ROTEIRO - O que são hoje os anos 60? Um roteiro, um sinal. Youssuf, saia dessa mesquita e cante como Cat Stevens. Desça pela Internet todos aqueles sons, inigualáveis e jamais superados. Ninguém tocará como Hendrix, ninguém cantará como Janis. Não se trata de saudade, mas de constatação. Não se trata de ficar preso ao passado, mas de enxergar o óbvio: bombardearam a revolução com todas as armas e agora repetem no Iraque a brutalidade do Vietnã. O Brasil continua preso pelo cangote ao arrocho financeiro comandado pelos Estados Unidos, como sempre foi o projeto da ditadura. Quem é saudosista? O conservadorismo. A revolução não sente saudade. A luta é com qualquer palavra, é com a palavra carregada pela poesia, é com a poesia feito flecha e não esse mar de trocadilhos dos poetastros trocaletras. É fácil fazer, basta querer. É difícil entender, porque sempre existe alguém para sorrir de lado, como um palhaço. Tem saudade da juventude, é normal, é normal, diz o abombado. Quem falou em juventude? Nasci com a eternidade.

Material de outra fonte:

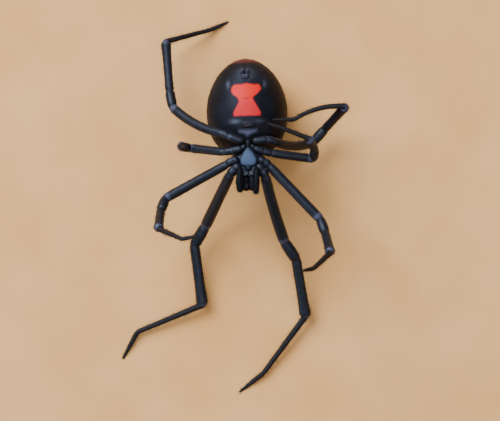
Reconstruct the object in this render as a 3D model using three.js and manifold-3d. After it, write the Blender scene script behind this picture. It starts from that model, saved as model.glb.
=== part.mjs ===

RETORNO - Um verso bem anos 60 corre pela internet: Nenhuma pessoa é lugar de repouso, do meu livro Outubro, poema Salvação. Citado pela escritora Martha Medeiros e reproduzido em inúmeros blogs. É a segunda vez que Martha invoca o verso, defendendo a idéia de que encontrar a pessoa certa é, sim, um bom lugar de repouso. Enviei um e-mail para ela argumentando que o poema fala em navegar até onde dá, ser livre para o que pintar. Viver até o limite e encontrar, talvez, a pessoa que sempre esteve ao seu lado. Não deixar-se levar pela modorra no relacionamento e não, como ela sugeriu, assumir a irresponsabilidade no amor, fazendo rodízios de encontros amorosos. Mas a citação de Martha valeu. Raramente me citam. Gentil como sempre, ela me respondeu dizendo que não citou o poema todo para não perder o foco do assunto.